The conflicting policy direction also takes away from the agency’s ability to meet its mission, said Ralph Basham, the former commissioner of Customs and Border Protection.
“We are operators. The Department of Homeland Security is an operational department,” Basham said. “That is what we need to be doing. The less time we spend on the Hill and on reports and that sort of thing, the better we will be able to do the job at hand.”
Any chance to reduce oversight?
Current and former DHS officials agreed that decreasing the number of oversight bodies must happen.
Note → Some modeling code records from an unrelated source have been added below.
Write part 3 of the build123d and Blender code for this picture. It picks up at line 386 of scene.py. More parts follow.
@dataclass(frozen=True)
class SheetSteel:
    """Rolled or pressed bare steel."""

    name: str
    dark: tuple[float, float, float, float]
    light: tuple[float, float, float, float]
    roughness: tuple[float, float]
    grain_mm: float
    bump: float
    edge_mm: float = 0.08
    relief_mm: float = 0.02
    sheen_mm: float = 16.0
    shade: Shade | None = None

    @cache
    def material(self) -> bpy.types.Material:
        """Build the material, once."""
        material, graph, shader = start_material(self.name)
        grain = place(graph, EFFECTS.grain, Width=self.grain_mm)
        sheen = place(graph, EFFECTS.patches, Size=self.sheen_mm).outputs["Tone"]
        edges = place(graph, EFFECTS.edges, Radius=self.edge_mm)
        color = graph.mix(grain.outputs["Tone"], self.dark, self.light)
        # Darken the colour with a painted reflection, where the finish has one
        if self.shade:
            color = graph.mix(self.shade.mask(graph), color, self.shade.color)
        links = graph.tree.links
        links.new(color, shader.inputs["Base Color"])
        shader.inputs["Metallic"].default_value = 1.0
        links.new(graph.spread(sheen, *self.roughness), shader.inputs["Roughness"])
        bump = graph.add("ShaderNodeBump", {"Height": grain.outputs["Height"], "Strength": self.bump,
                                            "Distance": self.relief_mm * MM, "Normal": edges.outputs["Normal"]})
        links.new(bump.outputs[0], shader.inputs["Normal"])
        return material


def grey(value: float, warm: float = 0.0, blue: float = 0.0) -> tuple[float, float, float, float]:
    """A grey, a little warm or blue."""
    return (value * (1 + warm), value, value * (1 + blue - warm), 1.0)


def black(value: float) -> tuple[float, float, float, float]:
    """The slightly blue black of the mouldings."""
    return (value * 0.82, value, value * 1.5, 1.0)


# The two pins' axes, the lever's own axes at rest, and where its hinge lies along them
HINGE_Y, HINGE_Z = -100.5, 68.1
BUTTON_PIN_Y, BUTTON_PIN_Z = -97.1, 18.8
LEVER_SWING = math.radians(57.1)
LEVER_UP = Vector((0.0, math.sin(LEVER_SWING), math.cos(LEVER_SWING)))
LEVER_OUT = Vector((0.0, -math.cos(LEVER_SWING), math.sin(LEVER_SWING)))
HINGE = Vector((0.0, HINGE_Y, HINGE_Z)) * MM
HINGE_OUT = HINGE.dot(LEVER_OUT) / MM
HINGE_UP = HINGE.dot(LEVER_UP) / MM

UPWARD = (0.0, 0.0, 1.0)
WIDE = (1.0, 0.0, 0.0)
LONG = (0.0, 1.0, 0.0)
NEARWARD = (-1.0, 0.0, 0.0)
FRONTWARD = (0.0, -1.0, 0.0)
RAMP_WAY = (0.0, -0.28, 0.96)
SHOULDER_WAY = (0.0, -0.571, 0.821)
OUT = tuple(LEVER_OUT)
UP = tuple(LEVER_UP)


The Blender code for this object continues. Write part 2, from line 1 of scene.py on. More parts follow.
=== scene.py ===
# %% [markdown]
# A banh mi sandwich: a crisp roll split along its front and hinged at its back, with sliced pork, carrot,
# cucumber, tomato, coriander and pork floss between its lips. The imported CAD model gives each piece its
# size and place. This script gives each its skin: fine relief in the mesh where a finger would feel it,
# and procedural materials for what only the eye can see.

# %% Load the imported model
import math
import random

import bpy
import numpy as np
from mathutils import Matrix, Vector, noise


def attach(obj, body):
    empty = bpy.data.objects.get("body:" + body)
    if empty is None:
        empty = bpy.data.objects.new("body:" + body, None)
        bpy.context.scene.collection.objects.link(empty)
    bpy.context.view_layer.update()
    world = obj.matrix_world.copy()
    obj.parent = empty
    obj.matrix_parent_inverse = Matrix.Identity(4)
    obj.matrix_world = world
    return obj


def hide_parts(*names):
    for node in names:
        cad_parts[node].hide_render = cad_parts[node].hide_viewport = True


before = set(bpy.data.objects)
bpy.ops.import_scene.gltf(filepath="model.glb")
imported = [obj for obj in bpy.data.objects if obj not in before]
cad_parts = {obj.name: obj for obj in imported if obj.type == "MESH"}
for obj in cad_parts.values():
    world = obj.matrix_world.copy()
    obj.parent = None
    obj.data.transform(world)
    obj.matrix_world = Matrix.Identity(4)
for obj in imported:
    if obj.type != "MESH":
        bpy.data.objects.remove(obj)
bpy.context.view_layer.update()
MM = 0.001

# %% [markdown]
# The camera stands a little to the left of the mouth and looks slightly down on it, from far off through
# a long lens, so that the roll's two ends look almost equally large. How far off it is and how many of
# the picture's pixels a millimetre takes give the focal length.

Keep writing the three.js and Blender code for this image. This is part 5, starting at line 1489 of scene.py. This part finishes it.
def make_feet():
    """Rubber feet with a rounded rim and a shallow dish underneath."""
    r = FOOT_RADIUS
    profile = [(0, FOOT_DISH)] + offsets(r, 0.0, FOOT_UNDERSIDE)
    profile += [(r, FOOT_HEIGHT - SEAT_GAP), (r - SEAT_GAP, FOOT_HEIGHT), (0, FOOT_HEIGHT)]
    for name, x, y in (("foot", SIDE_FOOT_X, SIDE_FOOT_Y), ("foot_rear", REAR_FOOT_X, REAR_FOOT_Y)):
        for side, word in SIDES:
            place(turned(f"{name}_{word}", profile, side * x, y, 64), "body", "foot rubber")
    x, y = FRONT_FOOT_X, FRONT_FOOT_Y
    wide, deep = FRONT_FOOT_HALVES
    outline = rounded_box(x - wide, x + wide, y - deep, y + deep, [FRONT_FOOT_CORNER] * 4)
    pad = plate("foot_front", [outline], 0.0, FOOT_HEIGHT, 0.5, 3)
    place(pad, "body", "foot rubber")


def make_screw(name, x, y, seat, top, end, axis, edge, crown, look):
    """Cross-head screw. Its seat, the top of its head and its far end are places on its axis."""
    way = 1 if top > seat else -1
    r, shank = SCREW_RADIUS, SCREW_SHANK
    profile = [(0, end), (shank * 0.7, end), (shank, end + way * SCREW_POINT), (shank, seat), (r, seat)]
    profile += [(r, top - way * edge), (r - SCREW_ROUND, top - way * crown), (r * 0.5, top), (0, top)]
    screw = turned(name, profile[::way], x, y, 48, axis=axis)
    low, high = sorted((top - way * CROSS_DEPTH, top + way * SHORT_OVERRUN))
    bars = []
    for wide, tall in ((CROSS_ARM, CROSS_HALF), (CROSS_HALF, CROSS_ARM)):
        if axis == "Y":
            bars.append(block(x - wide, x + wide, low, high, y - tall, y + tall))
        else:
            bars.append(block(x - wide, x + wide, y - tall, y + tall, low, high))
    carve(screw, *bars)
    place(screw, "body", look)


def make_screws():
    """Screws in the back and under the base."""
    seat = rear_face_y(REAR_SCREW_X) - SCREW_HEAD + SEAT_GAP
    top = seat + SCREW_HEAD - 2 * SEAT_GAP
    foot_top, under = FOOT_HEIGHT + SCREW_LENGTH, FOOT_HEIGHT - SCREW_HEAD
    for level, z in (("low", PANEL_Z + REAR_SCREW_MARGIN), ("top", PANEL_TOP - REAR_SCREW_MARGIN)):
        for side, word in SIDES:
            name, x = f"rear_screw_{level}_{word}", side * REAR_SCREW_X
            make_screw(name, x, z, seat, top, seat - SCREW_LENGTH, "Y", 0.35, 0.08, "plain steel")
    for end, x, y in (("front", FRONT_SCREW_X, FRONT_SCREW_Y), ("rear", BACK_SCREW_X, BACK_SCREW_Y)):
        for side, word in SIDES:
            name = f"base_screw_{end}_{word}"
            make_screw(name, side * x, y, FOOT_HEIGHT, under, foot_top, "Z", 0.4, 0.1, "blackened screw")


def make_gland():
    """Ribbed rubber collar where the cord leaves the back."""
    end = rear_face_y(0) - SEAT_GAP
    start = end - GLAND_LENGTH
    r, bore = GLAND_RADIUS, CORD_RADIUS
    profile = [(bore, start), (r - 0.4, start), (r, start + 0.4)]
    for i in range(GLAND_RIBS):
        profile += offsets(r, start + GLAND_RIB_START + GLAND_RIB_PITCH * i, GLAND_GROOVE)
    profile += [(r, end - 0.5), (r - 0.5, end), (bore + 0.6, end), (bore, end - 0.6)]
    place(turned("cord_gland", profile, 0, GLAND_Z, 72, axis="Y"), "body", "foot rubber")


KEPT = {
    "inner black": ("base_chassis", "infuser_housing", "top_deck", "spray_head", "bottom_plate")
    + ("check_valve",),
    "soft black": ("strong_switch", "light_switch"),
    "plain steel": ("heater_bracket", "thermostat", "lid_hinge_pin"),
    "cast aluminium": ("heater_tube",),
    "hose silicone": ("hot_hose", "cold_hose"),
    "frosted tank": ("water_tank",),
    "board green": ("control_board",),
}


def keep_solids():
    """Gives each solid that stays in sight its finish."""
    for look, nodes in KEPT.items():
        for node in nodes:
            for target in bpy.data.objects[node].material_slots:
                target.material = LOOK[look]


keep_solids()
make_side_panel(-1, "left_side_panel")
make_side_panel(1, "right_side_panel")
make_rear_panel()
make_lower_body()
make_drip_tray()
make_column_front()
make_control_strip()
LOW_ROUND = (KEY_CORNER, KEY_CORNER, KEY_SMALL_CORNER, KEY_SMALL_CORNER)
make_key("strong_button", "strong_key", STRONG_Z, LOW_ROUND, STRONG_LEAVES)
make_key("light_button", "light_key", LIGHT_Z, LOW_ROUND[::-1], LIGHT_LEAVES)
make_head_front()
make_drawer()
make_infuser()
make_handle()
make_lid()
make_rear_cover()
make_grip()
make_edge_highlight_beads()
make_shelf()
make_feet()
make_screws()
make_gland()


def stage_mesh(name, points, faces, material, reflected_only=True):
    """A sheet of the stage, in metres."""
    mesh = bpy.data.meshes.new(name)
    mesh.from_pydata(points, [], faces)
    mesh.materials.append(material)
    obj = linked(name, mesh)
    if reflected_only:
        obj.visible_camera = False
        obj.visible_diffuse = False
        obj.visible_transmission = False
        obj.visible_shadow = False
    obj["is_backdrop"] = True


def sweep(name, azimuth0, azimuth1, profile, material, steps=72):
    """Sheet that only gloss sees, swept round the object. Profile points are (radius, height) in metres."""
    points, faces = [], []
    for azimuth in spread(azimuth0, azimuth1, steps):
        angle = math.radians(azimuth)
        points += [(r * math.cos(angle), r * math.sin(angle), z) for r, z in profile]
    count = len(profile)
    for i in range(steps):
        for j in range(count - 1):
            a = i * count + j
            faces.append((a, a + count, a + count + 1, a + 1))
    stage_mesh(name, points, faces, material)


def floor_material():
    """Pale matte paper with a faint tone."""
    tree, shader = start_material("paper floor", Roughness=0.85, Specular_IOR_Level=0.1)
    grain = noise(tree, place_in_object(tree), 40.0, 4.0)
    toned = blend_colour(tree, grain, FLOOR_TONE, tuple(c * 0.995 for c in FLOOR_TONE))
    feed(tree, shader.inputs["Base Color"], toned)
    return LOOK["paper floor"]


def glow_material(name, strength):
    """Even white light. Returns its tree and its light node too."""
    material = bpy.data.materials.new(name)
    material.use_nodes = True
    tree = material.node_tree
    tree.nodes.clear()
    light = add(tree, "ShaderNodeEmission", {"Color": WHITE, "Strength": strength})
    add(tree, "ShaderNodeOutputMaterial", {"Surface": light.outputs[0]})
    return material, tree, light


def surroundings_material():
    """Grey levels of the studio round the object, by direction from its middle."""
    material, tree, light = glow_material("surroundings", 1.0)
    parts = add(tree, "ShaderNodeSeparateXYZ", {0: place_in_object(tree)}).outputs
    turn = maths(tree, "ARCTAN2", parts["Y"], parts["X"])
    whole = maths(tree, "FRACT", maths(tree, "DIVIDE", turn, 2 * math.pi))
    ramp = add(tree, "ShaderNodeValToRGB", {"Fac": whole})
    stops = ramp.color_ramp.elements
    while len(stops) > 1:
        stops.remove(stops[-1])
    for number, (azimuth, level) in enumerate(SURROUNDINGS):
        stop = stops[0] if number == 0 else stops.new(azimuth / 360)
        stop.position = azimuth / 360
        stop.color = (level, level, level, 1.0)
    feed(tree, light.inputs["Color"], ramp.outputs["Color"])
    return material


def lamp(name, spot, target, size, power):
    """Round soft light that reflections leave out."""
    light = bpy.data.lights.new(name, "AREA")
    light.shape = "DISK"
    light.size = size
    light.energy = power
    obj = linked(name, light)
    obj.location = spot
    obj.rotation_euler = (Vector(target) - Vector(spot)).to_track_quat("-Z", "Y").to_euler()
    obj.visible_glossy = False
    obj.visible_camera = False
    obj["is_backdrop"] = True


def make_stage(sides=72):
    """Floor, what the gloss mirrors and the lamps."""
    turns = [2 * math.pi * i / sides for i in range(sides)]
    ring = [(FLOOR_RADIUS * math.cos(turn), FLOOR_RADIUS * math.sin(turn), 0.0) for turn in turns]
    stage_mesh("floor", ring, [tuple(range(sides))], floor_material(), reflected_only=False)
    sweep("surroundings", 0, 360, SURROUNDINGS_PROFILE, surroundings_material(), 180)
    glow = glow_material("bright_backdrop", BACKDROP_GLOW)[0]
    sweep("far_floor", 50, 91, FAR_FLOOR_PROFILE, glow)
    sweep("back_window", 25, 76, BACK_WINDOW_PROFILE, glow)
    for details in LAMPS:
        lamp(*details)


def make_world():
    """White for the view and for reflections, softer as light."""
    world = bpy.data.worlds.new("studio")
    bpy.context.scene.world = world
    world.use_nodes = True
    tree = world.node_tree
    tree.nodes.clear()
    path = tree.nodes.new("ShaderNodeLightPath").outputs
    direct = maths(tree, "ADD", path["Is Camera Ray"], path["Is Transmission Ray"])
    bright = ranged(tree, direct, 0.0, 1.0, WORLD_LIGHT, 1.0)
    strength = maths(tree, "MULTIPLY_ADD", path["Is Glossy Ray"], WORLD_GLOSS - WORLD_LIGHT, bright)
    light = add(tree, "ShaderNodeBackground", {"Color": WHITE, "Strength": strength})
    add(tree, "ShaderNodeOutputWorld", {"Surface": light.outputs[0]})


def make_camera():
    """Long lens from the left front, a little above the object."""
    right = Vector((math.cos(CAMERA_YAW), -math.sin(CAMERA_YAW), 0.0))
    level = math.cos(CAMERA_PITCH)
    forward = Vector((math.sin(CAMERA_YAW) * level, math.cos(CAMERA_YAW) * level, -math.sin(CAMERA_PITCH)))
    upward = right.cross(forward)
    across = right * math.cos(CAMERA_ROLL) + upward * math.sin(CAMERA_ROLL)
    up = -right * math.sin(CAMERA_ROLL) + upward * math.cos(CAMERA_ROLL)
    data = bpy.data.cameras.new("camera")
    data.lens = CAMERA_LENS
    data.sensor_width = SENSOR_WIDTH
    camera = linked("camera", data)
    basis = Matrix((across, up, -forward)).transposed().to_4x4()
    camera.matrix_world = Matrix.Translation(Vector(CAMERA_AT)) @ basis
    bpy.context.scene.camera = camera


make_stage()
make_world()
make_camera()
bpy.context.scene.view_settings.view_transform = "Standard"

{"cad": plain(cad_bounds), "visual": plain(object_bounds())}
The question for many is when?
“The great advertisement it seems for me for Congress, itself, is look you’ve forfeited all the movement in this direction to the administration by splitting up the authority,” said Slade Gorton, a member of the 9/11 Commission. “They should be motivated by the fact if it were consolidated in 2 or 3 or 4 committees, the authority, the influence of Congress of what goes on would be greatly enhanced.”
But that argument may not be enough to sway lawmakers.
The House Homeland Security Committee chairman, King, said politics could prevent any reorganization.
“If we will have a Homeland Security Committee, it should be given real jurisdiction,” King said. “All I can say, and again it’s easy for me because I’m not in a leadership position and don’t have to make this decision, at any given time there is legislation that is important to pass. The speaker, no matter which party you are in, may feel that by antagonizing a powerful chairman of a particular committee may impede legislation. There’s only so many battles that can be fought at any one time.”
So in the meantime, King said he and other lawmakers meet regularly with DHS officials, including Secretary Janet Napolitano, to try to reduce the impact of so many oversight bodies.